David and I, though, we've had a wonderful time, at least from my point of view. First of all, we started with the perfect play; the proportions were already taken care of for us. Then David is so completely experienced at moving bodies around onstage, and he's a singer himself, that the way he worked with the play to create the libretto I think really even surprised him. It just works. … The process is so much more dynamic, I think, than most people get a chance to experience, and not at all the ivory tower process that is so often represented in movies, for instance. It's just a lot of work, and it's a great deal of fun.
You've written several operas based on classic texts, for instance Frankenstein. Why do you feel that it's important to make the story such a prominent part of modern opera? It's terribly important. Given my druthers I'd very much like to compose some really abstract, expressionist operas, but I've come to believe that human beings are hard-wired for narrative. We have a beginning and an end, and we search for narrative all day in our lives the menu we're going to make for dinner, the beginning and the end of this phone call we practice and are hard-wired for narrative. Now at certain points in time, for instance in the late Romantic era, you hear of the great symphonies and the great abstract, non-texted music. A certain segment of human beings wanted to listen to themselves through the abstract syntax of music without words. But with the proliferation of radio and CD and now to iPod, it's very hard to hear untexted music; you really have to go looking hard to get some music that doesn’t have words with it.

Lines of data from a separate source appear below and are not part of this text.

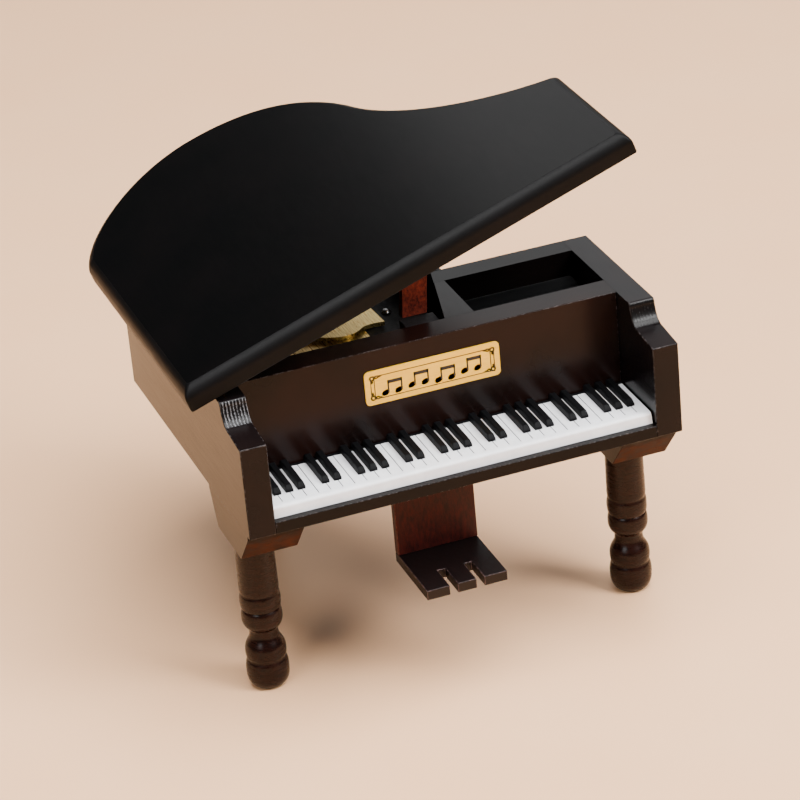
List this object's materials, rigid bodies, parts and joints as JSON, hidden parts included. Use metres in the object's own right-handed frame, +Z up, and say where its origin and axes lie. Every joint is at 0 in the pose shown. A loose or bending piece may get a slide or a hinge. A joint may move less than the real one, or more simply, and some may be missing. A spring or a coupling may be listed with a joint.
{
  "type": "miniature grand piano",
  "caption": "Miniature black wooden grand piano with a propped hinged lid, moulded keyboard, lined ring tray, turned legs, pedal board and key-wound music movement.",
  "frame": {"origin": "on the floor under the middle of the object's outline", "axes": "+Z up, +Y from the keyboard to the tail, +X from the bass side to the treble side"},
  "size_m": [0.16, 0.177, 0.1709],
  "materials": {
    "black_lacquer": "gloss black lacquer on wood",
    "lid_lacquer": "deep gloss black lacquer on wood",
    "leg_stain": "dark brown satin stain on turned wood",
    "brown_wood": "raw brown end grain",
    "pedal_stain": "dark red-brown stain",
    "prop_stain": "red-brown stain",
    "black_board": "matt black paint on plywood",
    "white_plastic": "white moulded plastic",
    "black_plastic": "black moulded plastic",
    "black_velvet": "black velvet over foam",
    "gold_sheet": "gold metallised sheet",
    "plaque_gold": "pale gold printed plate",
    "brass": "bright brass",
    "steel": "plain steel",
    "zinc_alloy": "die-cast zinc alloy"
  },
  "bodies": {
    "case": {"left_side": "black_lacquer", "right_side": "black_lacquer", "rear_board": "black_lacquer", "tail_rim": "black_lacquer", "bottom_board": "black_lacquer", "fallboard": "black_lacquer", "nameplate": "plaque_gold", "white_keys": "white_plastic", "black_keys": "black_plastic", "tray_partition": "black_lacquer", "tray_floor": "black_board", "ring_cushion": "black_velvet", "deck_board": "black_board", "soundboard": "gold_sheet", "gold_plate": "gold_sheet", "deck_screw": "steel", "prop_rest": "black_board", "front_leg_left": "leg_stain", "front_leg_right": "leg_stain", "rear_leg": "leg_stain", "front_leg_block_left": "brown_wood", "front_leg_block_right": "brown_wood", "rear_leg_block": "brown_wood", "pedal_post": "pedal_stain", "pedal_board": "pedal_stain", "movement_bedplate": "zinc_alloy", "movement_screw_1": "steel", "movement_screw_2": "steel", "movement_screw_3": "steel", "barrel_bridge": "zinc_alloy", "cylinder_bracket": "zinc_alloy", "governor_bracket": "zinc_alloy", "comb_block": "zinc_alloy", "comb": "steel", "comb_screw_1": "steel", "comb_screw_2": "steel", "lid_hinge_front_case_leaf": "brass", "lid_hinge_front_pin": "steel", "lid_hinge_rear_case_leaf": "brass", "lid_hinge_rear_pin": "steel"},
    "lid": {"lid": "lid_lacquer", "lid_hinge_front_lid_leaf": "brass", "lid_hinge_rear_lid_leaf": "brass", "prop_hinge_lid_leaf": "brass", "prop_hinge_pin": "steel"},
    "prop": {"prop": "prop_stain", "prop_hinge_prop_leaf": "brass"},
    "winding": {"winding_arbor": "steel", "winding_key": "brass"},
    "barrel": {"spring_barrel": "brass"},
    "cylinder": {"music_cylinder": "brass", "cylinder_pinion": "steel", "cylinder_gear": "brass"},
    "governor": {"governor_fan": "steel"}
  },
  "joints": [
    {"name": "lid_hinge", "type": "hinge", "parent": "case", "child": "lid", "pos_m": [-0.07107, -0.0146, 0.1122], "axis": [0, 1, 0], "range_deg": [0, 18.9]},
    {"name": "prop_hinge", "type": "hinge", "parent": "lid", "child": "prop", "pos_m": [0.00882, -0.0326, 0.13956], "axis": [0.9461, 0, 0.3239], "range_deg": [0, 90]},
    {"name": "key_turn", "type": "hinge", "parent": "case", "child": "winding", "pos_m": [-0.04297, 0.0034, 0.07], "axis": [0, 0, 1], "continuous": true},
    {"name": "barrel_turn", "type": "hinge", "parent": "case", "child": "barrel", "pos_m": [-0.04297, 0.0034, 0.08], "axis": [0, 0, 1], "continuous": true},
    {"name": "cylinder_turn", "type": "hinge", "parent": "case", "child": "cylinder", "pos_m": [-0.01497, 0.0034, 0.0885], "axis": [1, 0, 0], "continuous": true},
    {"name": "governor_turn", "type": "hinge", "parent": "case", "child": "governor", "pos_m": [-0.00297, 0.0099, 0.0911], "axis": [1, 0, 0], "continuous": true}
  ],
  "couplings": [
    {"joint": "prop_hinge", "follows": "lid_hinge", "ratio": 4.7614},
    {"joint": "cylinder_turn", "follows": "barrel_turn", "ratio": 4},
    {"joint": "governor_turn", "follows": "barrel_turn", "ratio": -16}
  ]
}
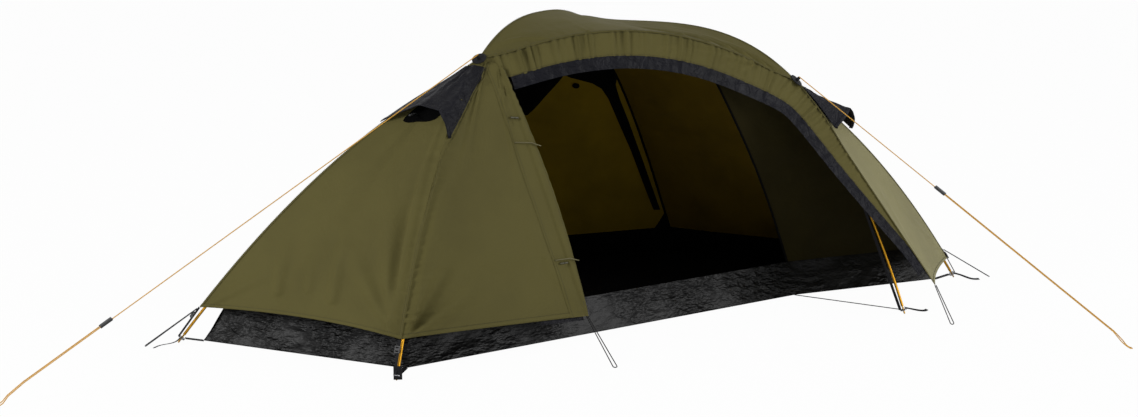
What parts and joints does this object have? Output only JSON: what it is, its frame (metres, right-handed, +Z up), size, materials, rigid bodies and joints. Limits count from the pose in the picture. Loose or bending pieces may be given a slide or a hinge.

We're losing the ability to hear ourselves through untexted music, really losing the ability. It's something I've spoken about and I'm quite concerned about. … A story like Picnic, as well written as that Pulitzer Prize-winning play is, is a narrative on the surface, but it opens the doors for every single person who connects to the narrative to create their own narrative in relationship to it. So that's why it's important to me. I do want to communicate what it's like to be alive through the music that I write.